Uma semana depois do golpe de Estado na Birmânia, os protestos são “gigantescos” e as bandeiras vermelhas, cor da Liga Nacional pela Democracia, de Aung San Suu Kyi, já não são o único símbolo dos manifestantes. Professores, estudantes, médicos ou advogados em protesto esticam o braço e erguem três dedos, símbolo de resistência e solidariedade inspirado na saga Os Jogos da Fome (The Hunger Games, no título original).
A 1 de Fevereiro, Suu Kyi, líder birmanesa democraticamente eleita em Novembro de 2020, foi detida, e o poder foi tomado pelos militares. “Desprezo completamente o golpe militar e não tenho medo da repressão”, disse Kyi Phyu Kyaw, estudante universitária, à agência France-Presse. “Vou juntar-me todos os dias até que Amay Suu (Mãe Suu) seja libertada”.

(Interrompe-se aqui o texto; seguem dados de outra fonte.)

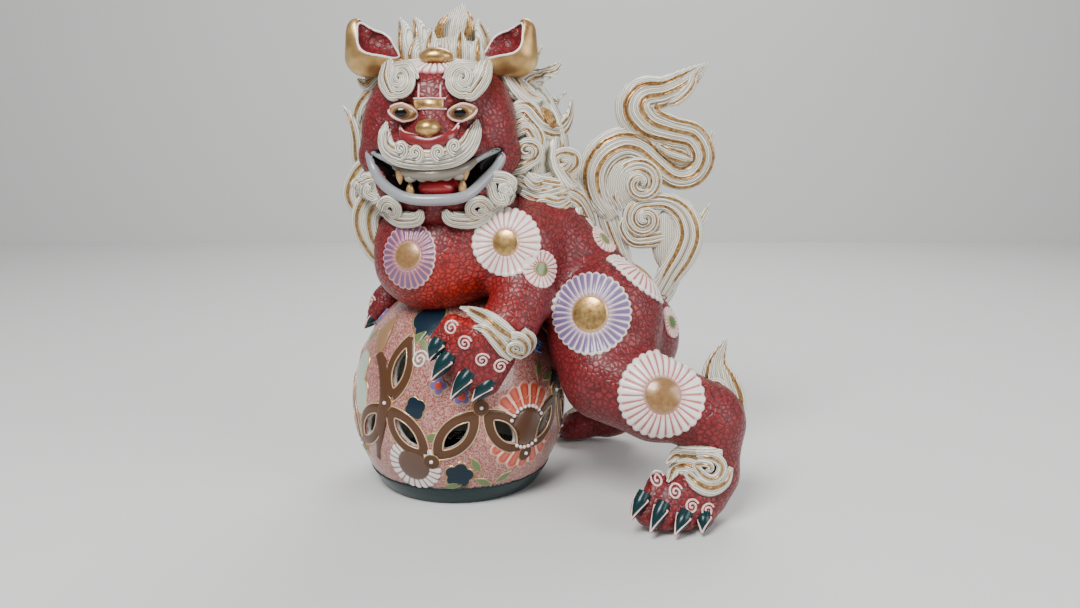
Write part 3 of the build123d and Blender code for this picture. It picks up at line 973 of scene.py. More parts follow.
# Locks all over the back of the mane, in rows that fall from the crown
locks = Heap()
BACK_ROWS = ((352, 7, 34), (322, 9, 40), (290, 10, 40), (258, 8, 38), (232, 6, 30))  # top height, locks, drop
BACK_LOCK = ((0, 5), (0.25, 8.5), (0.5, 9.5), (0.75, 8), (1.0, 1.2))  # share of the length, half width
for row, (z, count, length) in enumerate(BACK_ROWS):
    for i in range(count):
        share = (i + 0.5 * (row % 2)) / count
        bearing = math.radians(-14 + 208 * share)
        hub = vec(math.cos(bearing), math.sin(bearing), 0)
        swing = 0.16 if i % 2 else -0.16
        knots = []
        for t, w in BACK_LOCK:
            turn = bearing + swing * math.sin(2.6 * t)
            fall = z - length * t + 6 * math.sin(6.3 * t)
            knots.append((2 + 6.4 * row + 60 * math.cos(turn), 14 + 60 * math.sin(turn), fall, w))
        k, out = lay(mane_form, knots, -hub, 2.5)
        k[:, :3] += out * vec(0, 0, 1, 3, 6)[:, None]  # the tips stand off
        ribbon(locks, k, out, ridges=3, depth=0.36, thick=0.5, gold=(0.33, 0.67) if i % 3 else (0.5,),
               gold_width=0.09, step=1.4, around=32)
locks.make("mane_back_locks", FUR)

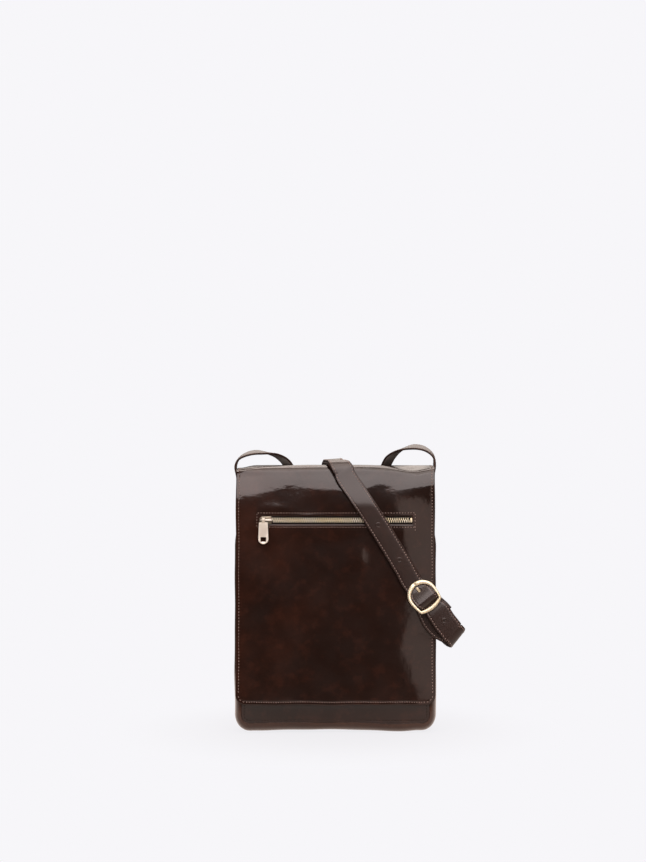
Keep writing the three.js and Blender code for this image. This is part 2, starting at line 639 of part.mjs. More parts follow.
function makeStrap() {
  const anchor = (x) => box(x - STRAP_THICK / 2, x + STRAP_THICK / 2,
    ANCHOR_Y - STRAP_WIDTH / 2, ANCHOR_Y + STRAP_WIDTH / 2, 274, 333);
  addMesh('strap_anchor_left', anchor(-ANCHOR_X), STRAP_BROWN);
  addMesh('strap_anchor_right', anchor(ANCHOR_X), STRAP_BROWN);
  const parts = [
    ['long_strap', LONG_STRAP, LONG_CUTS, slotAtBuckle(-14, 6, -9, 8)],
    ['short_strap', SHORT_STRAP, SHORT_CUTS, slotAtBuckle(-3, 10, -9, 4)],
  ];
  for (const [name, route, cuts, slot] of parts) {
    addMesh(`${name}_loop`, ribbon(route, cuts.loop, cuts.bight - CUT), STRAP_BROWN);
    addMesh(`${name}_bight`, ribbon(route, cuts.bight, cuts.top - CUT), STRAP_BROWN);
    addMesh(`${name}_top`, ribbon(route, cuts.top, cuts.front - CUT), STRAP_BROWN);
    addMesh(`${name}_front`, subtract(ribbon(route, cuts.front, cuts.end), slot), STRAP_BROWN);
  }
}

makePanels();
addMesh('gusset_left', gussetHalf(-1), LEATHER_BROWN);
addMesh('gusset_right', gussetHalf(1), LEATHER_BROWN);
makeLining();
makeFlapTop();
makeFlapFront();
makeZip();
makeSlider();
makePull();
makeSnap();
makeBuckle();
makeStrap();

export default bag;
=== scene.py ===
import math

import bpy
import numpy as np
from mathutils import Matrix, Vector


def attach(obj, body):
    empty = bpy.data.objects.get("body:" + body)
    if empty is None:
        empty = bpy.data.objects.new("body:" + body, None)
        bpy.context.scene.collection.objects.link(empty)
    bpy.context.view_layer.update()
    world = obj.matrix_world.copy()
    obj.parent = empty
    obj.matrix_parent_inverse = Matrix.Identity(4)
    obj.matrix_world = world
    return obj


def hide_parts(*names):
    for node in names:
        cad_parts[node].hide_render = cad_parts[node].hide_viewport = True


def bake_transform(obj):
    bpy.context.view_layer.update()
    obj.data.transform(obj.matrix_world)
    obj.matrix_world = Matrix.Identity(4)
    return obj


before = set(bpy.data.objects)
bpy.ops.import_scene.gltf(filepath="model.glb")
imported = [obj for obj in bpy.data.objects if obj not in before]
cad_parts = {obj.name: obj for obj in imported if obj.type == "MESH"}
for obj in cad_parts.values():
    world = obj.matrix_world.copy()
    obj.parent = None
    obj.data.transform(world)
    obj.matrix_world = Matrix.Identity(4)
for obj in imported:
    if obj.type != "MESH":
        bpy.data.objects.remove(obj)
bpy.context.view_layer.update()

MM = 0.001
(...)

Na trilogia de Os Jogos da Fome, o gesto simboliza a rebelião contra o regime totalitário de Panem, num futuro distópico imaginado pela autora Suzanne Collins. Nos seus livros, a população é forçada a entrar numa competição até à morte, transmitida em directo na televisão.

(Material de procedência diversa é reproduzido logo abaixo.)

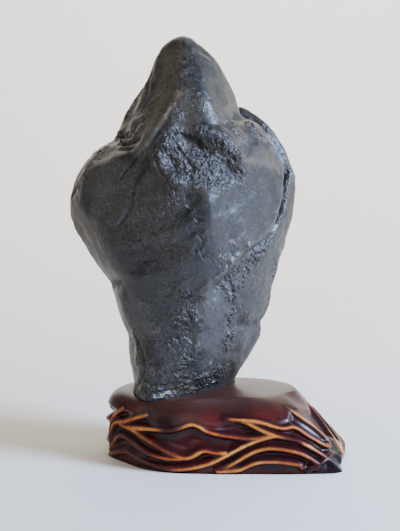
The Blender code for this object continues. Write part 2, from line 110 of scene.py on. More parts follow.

O gesto ultrapassou a ficção e tornou-se popular nas ruas, em manifestações pró-democracia. Em 2014, na Tailândia, seis meses de crise política terminaram num golpe militar que derrubou o Governo eleito democraticamente. Manifestantes em todo o país adoptaram o gesto que se tornou imediatamente um símbolo anti-golpe, e uma forma de resistência pacífica e silenciosa.
Poucas semanas após a tomada de poder, os militares tailandeses proibiram-no e avisaram que iriam deter os que ignorassem os avisos para baixar os braços. “Sabíamos que seria um gesto facilmente associado aos conceitos de liberdade, igualdade e solidariedade”, disse Sirawith Seritiwat, activista tailandês presente nos protestos em 2014, ao The Guardian. “Na altura, a oposição ao golpe parecia semelhante às cenas no filme The Hunger Games, em que as pessoas põem três dedos no ar dirigindo-se ao Presidente Snow”, explicou.
Adorada no seu país, ainda que tenha caído em desgraça internacionalmente devido à perseguição da minoria rohingya, Aung San Suu Kyi e o Presidente Win Myint estão em prisão domiciliária desde o golpe militar. Ambos podem enfrentar até três anos de prisão devido a acusações relacionadas, respectivamente, com a violação de uma vaga lei de importação e de violação das regras de segurança impostas durante a pandemia de covid-19.